Exercise brief
Return all of the entries exactly, with nothing added or left out.

Provided records
'''

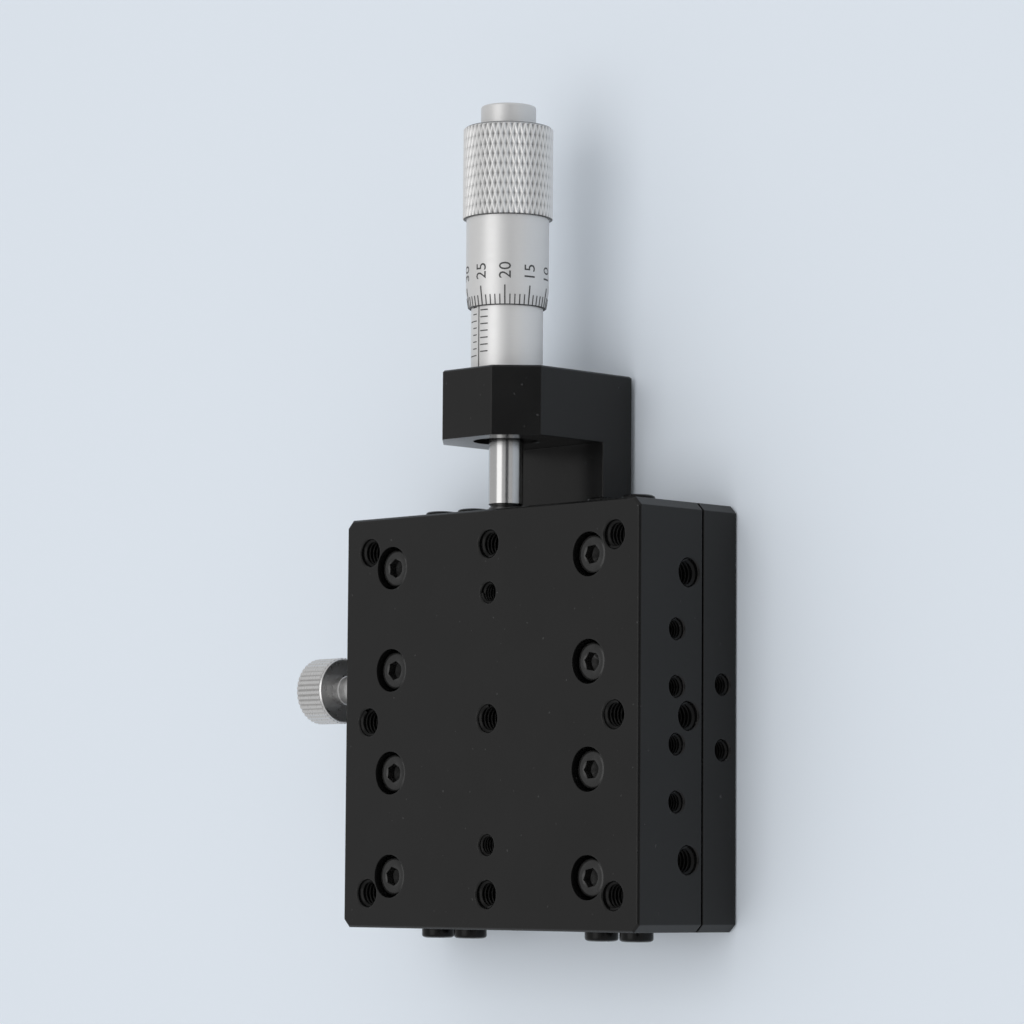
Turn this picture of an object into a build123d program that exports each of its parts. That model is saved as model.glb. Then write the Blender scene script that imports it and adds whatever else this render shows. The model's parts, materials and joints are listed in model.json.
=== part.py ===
from build123d import *

import math
import os

# A linear translation stage: a table runs on crossed rollers over a base, pushed
# by a micrometer in a bracket at one end and pulled back by two springs.
# Origin: centre of the base's underside. +X is the travel, +Z the table's normal.
# All sizes are in millimetres.

# Stage: base and table
stage_length = 60.0
stage_width = 60.0
stage_height = 20.0
base_thickness = 7.0
table_side_gap = 0.4
table_wall = 7.25
corner_chamfer = 1.1
edge_break = 0.3
half_travel = 6.5
running_air = 0.3

# Crossed-roller guides
rail_height = 6.0
rail_pair_width = 12.0
rail_face_gap = 0.5
roller_diameter = 2.0
roller_length = 1.8
roller_play = 0.01
roller_count = 10
roller_pitch = 4.0
groove_relief_width = 0.4
groove_relief_depth = 0.25
cage_thickness = 0.3
cage_height = 4.6
cage_end_margin = 0.5
window_play = 0.1
rail_screw_end_margin = 7.5
rail_screw_count = 4
rail_screw_inset = 3.3
preload_gap = 0.25

# Cap screws and set screws, by thread
m3_radius = 1.5
m4_radius = 2.0
m25_radius = 1.25
m3_head_radius = 2.7
m3_head_height = 3.0
m3_head_edge = 0.35
m3_socket_width = 2.5
m3_socket_depth = 1.4
m3_clearance_radius = 1.7
counterbore_radius = 3.15
head_sunk = 0.65
thread_clearance = 0.05
countersink_growth = 0.2
end_screw_head_radius = 2.4
end_screw_head_height = 1.45
end_screw_head_edge = 0.5
end_screw_socket_width = 1.5
end_screw_socket_depth = 0.9
end_screw_length = 4.5
screw_tip_air = 0.5
base_counterbore_depth = 3.3
rail_screw_engagement = 4.5

# Tapped holes for the user
m4_edge_margin = 5.0
grid_hole_depth = 6.0
pair_hole_end_margin = 12.0
side_m4_end_margin = 10.0
side_m3_height = 12.4
side_m3_inner = 4.0
side_m3_outer = 12.0
side_m3_depth = 5.0
base_side_hole_offset = 4.6
base_side_hole_height = 3.0
base_side_hole_depth = 5.0

# Preload set screws
set_screw_length = 4.0
set_screw_socket_width = 2.0
set_screw_socket_depth = 1.6

# Return springs
spring_spacing = 10.0
spring_radius = 1.5
spring_wire = 0.4
spring_height = 10.2
spring_channel_width = 4.0
spring_channel_floor = 8.0
post_radius = 0.75
post_length = 7.0
post_seat_depth = 3.0
base_post_end_margin = 8.0
table_post_end_margin = 10.0
loop_clearance = 0.1

# Micrometer bracket
bracket_width = 20.0
bracket_leg = 10.0
bracket_arm = 10.0
bracket_bottom = 0.9
bracket_leg_top = 6.75
bracket_top = 24.45
bracket_bevel = 5.0
bracket_edge_break = 0.25
bracket_screw_spacing = 12.0
bracket_screw_height = 4.2
bracket_screw_length = 20.0
bracket_counterbore_radius = 2.9
bracket_counterbore_depth = 6.0

# Micrometer
axis_height = 16.5
stem_radius = 4.75
stem_clearance = 0.02
stem_recess = 1.0
sleeve_radius = 5.2
sleeve_length = 17.0
barrel_radius = 4.2
barrel_rear_radius = 3.9
barrel_rear_length = 3.2
spindle_radius = 2.5
spindle_clearance = 0.05
anvil_projection = 0.6
spindle_thread_radius = 3.1
spindle_thread_cover = 9.5
spindle_guide_wall = 0.5
barrel_cavity_play = 0.3
nut_thread_length = 9.0
adjusting_nut_radius = 4.9
adjusting_nut_length = 2.4
thimble_overlap = 7.85
thimble_edge_radius = 5.6
thimble_bevel_length = 2.35
thimble_radius = 6.0
thimble_body_length = 13.05
grip_radius = 6.55
grip_length = 13.5
grip_edge_radius = 0.7
thimble_bore_play = 0.08
thimble_end_wall = 3.8
spindle_seat_radius = 2.5
cap_radius = 4.0
cap_length = 3.1
cap_edge_radius = 0.3
cap_screw_length = 6.0
anvil_radius = 2.5
anvil_pocket_depth = 2.4
clamp_screw_length = 4.0

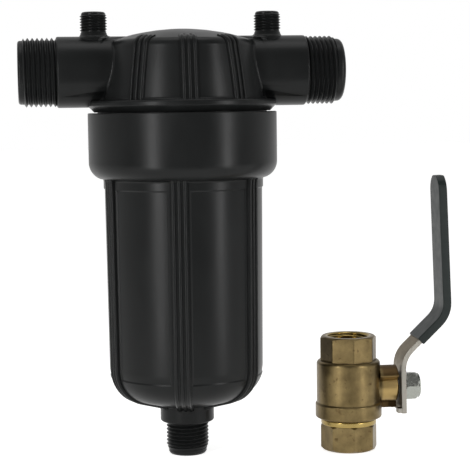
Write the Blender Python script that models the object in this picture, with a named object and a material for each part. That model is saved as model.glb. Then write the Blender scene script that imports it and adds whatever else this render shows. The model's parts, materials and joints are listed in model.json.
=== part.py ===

'''

Task answer
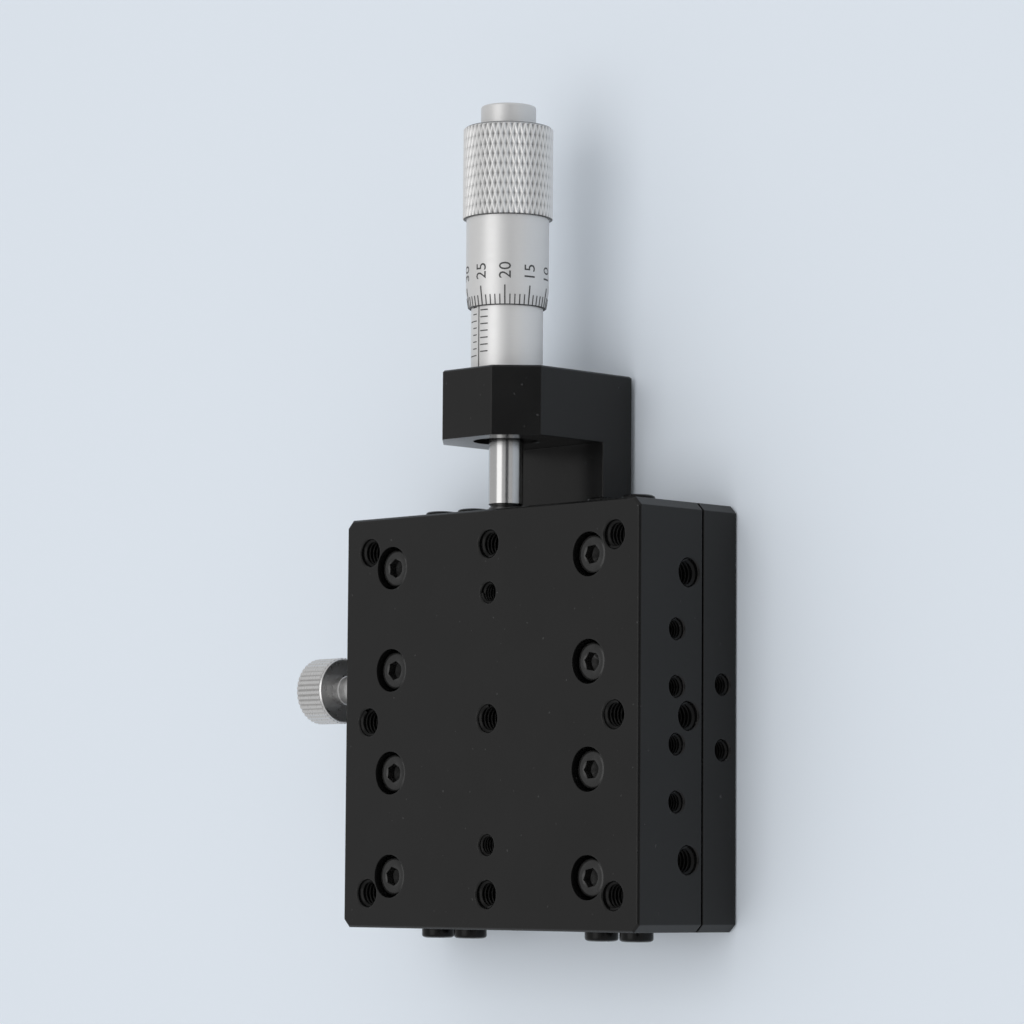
Turn this picture of an object into a build123d program that exports each of its parts. That model is saved as model.glb. Then write the Blender scene script that imports it and adds whatever else this render shows. The model's parts, materials and joints are listed in model.json.
=== part.py ===
from build123d import *

import math
import os

# A linear translation stage: a table runs on crossed rollers over a base, pushed
# by a micrometer in a bracket at one end and pulled back by two springs.
# Origin: centre of the base's underside. +X is the travel, +Z the table's normal.
# All sizes are in millimetres.

# Stage: base and table
stage_length = 60.0
stage_width = 60.0
stage_height = 20.0
base_thickness = 7.0
table_side_gap = 0.4
table_wall = 7.25
corner_chamfer = 1.1
edge_break = 0.3
half_travel = 6.5
running_air = 0.3

# Crossed-roller guides
rail_height = 6.0
rail_pair_width = 12.0
rail_face_gap = 0.5
roller_diameter = 2.0
roller_length = 1.8
roller_play = 0.01
roller_count = 10
roller_pitch = 4.0
groove_relief_width = 0.4
groove_relief_depth = 0.25
cage_thickness = 0.3
cage_height = 4.6
cage_end_margin = 0.5
window_play = 0.1
rail_screw_end_margin = 7.5
rail_screw_count = 4
rail_screw_inset = 3.3
preload_gap = 0.25

# Cap screws and set screws, by thread
m3_radius = 1.5
m4_radius = 2.0
m25_radius = 1.25
m3_head_radius = 2.7
m3_head_height = 3.0
m3_head_edge = 0.35
m3_socket_width = 2.5
m3_socket_depth = 1.4
m3_clearance_radius = 1.7
counterbore_radius = 3.15
head_sunk = 0.65
thread_clearance = 0.05
countersink_growth = 0.2
end_screw_head_radius = 2.4
end_screw_head_height = 1.45
end_screw_head_edge = 0.5
end_screw_socket_width = 1.5
end_screw_socket_depth = 0.9
end_screw_length = 4.5
screw_tip_air = 0.5
base_counterbore_depth = 3.3
rail_screw_engagement = 4.5

# Tapped holes for the user
m4_edge_margin = 5.0
grid_hole_depth = 6.0
pair_hole_end_margin = 12.0
side_m4_end_margin = 10.0
side_m3_height = 12.4
side_m3_inner = 4.0
side_m3_outer = 12.0
side_m3_depth = 5.0
base_side_hole_offset = 4.6
base_side_hole_height = 3.0
base_side_hole_depth = 5.0

# Preload set screws
set_screw_length = 4.0
set_screw_socket_width = 2.0
set_screw_socket_depth = 1.6

# Return springs
spring_spacing = 10.0
spring_radius = 1.5
spring_wire = 0.4
spring_height = 10.2
spring_channel_width = 4.0
spring_channel_floor = 8.0
post_radius = 0.75
post_length = 7.0
post_seat_depth = 3.0
base_post_end_margin = 8.0
table_post_end_margin = 10.0
loop_clearance = 0.1

# Micrometer bracket
bracket_width = 20.0
bracket_leg = 10.0
bracket_arm = 10.0
bracket_bottom = 0.9
bracket_leg_top = 6.75
bracket_top = 24.45
bracket_bevel = 5.0
bracket_edge_break = 0.25
bracket_screw_spacing = 12.0
bracket_screw_height = 4.2
bracket_screw_length = 20.0
bracket_counterbore_radius = 2.9
bracket_counterbore_depth = 6.0

# Micrometer
axis_height = 16.5
stem_radius = 4.75
stem_clearance = 0.02
stem_recess = 1.0
sleeve_radius = 5.2
sleeve_length = 17.0
barrel_radius = 4.2
barrel_rear_radius = 3.9
barrel_rear_length = 3.2
spindle_radius = 2.5
spindle_clearance = 0.05
anvil_projection = 0.6
spindle_thread_radius = 3.1
spindle_thread_cover = 9.5
spindle_guide_wall = 0.5
barrel_cavity_play = 0.3
nut_thread_length = 9.0
adjusting_nut_radius = 4.9
adjusting_nut_length = 2.4
thimble_overlap = 7.85
thimble_edge_radius = 5.6
thimble_bevel_length = 2.35
thimble_radius = 6.0
thimble_body_length = 13.05
grip_radius = 6.55
grip_length = 13.5
grip_edge_radius = 0.7
thimble_bore_play = 0.08
thimble_end_wall = 3.8
spindle_seat_radius = 2.5
cap_radius = 4.0
cap_length = 3.1
cap_edge_radius = 0.3
cap_screw_length = 6.0
anvil_radius = 2.5
anvil_pocket_depth = 2.4
clamp_screw_length = 4.0

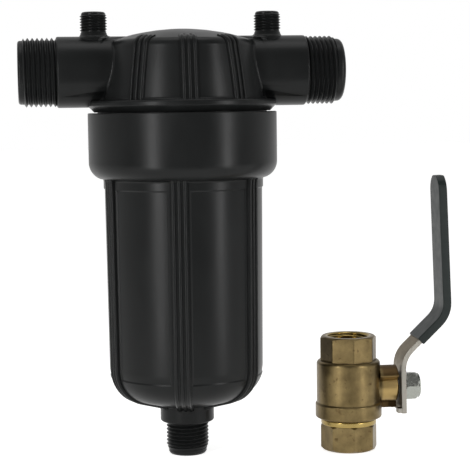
Write the Blender Python script that models the object in this picture, with a named object and a material for each part. That model is saved as model.glb. Then write the Blender scene script that imports it and adds whatever else this render shows. The model's parts, materials and joints are listed in model.json.
=== part.py ===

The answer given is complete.